Here is where the science gets exciting. As the video explains, the ECS can be restored much more quickly with hemp derived CBD. Strengthening this system naturally helps the body regain balance, reducing pain, improving sleep, lowering stress, slowing disease progression, and even extending healthy lifespan.

It is not theoretical. One in five seniors is already using CBD to manage pain, arthritis, cancer symptoms, sleep disorders, Alzheimer’s, and more. Despite decades of research and acknowledgment from institutions like the National Institutes of Health, most physicians receive no training on the ECS. There are still no FDA standards for CBD products on the market. If that were the case for any other class of medicine, it would be considered malpractice.

The World Health Organization has confirmed CBD’s excellent safety profile and non addictive nature in its critical review report. The result is that millions of older Americans are suffering unnecessarily when a safe and natural solution exists.

Hemp derived CBD is a powerful first step in restoring balance to the endocannabinoid system, but it is only part of the picture. Research shows that full spectrum cannabis extracts, which include a broader range of cannabinoids and terpenes, can work even more effectively. Complete concentrated cannabis oil, containing the full spectrum of natural endocannabinoids, may deliver the most profound results for certain patients. Expanding access to these therapies will be essential if we want to unlock the full healing potential of this plant.


The Economic and Social Impact

The video cites a powerful figure. A PricewaterhouseCoopers analysis estimates that fully integrating cannabis into the healthcare system could save the United States nearly 64 billion dollars annually. These savings reflect reduced pharmaceutical dependency, fewer hospitalizations, improved chronic disease outcomes, and enhanced quality of life for aging Americans. You can read more about PwC’s research on healthcare innovation here.

It is a financial argument, but it is also a moral one. Why should our elders endure pain, anxiety, and cognitive decline when nature has given us tools to help them live longer, happier, and healthier lives?


A Call to Action: Finish What the Farm Bill Started

The message concludes by crediting the 2018 Farm Bill, championed by President Trump, for legalizing hemp and laying the groundwork for today’s CBD market. The Farm Bill was just the first step.

Now the call is for bold next moves.

  • Educate doctors about the endocannabinoid system
  • Include CBD under Medicare coverage
  • Provide clear federal standards for CBD quality and dosing

These steps would constitute the most significant senior health reform in modern history, one that would transform aging and cement a powerful legacy for any administration that makes it happen.

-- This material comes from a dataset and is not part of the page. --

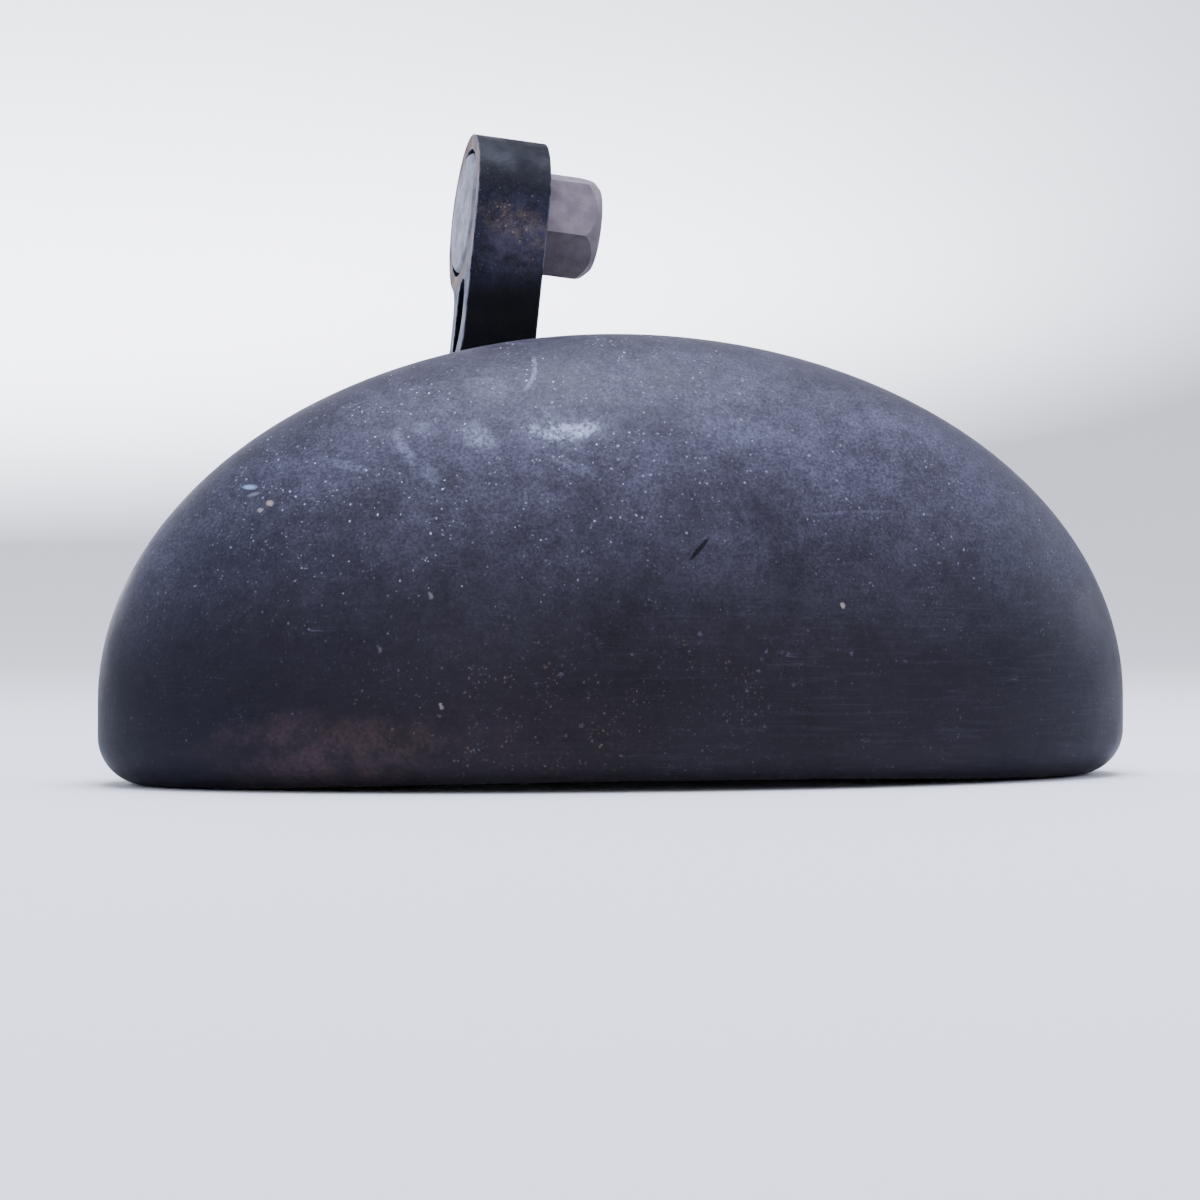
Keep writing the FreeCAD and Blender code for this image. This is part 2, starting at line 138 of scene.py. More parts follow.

What This Means for Future Cannabis Medicine

For those of us who have been in the cannabis community for decades, this is not just another news story. It is a signal that our movement is winning. A conversation that was once criminalized and censored is now being amplified by the President of the United States on his own platform.

It means the science is undeniable. It means the truth can no longer be buried. It means the wall of prohibition is cracking, not just legally, but culturally, scientifically, and politically.

It also means that everything we have been fighting for at 420 Magazine since 1993, education, access, healing, and justice, is finally moving full steam ahead. The President Trump CBD Cannabis Science Truth Social moment is proof that science and policy are finally converging.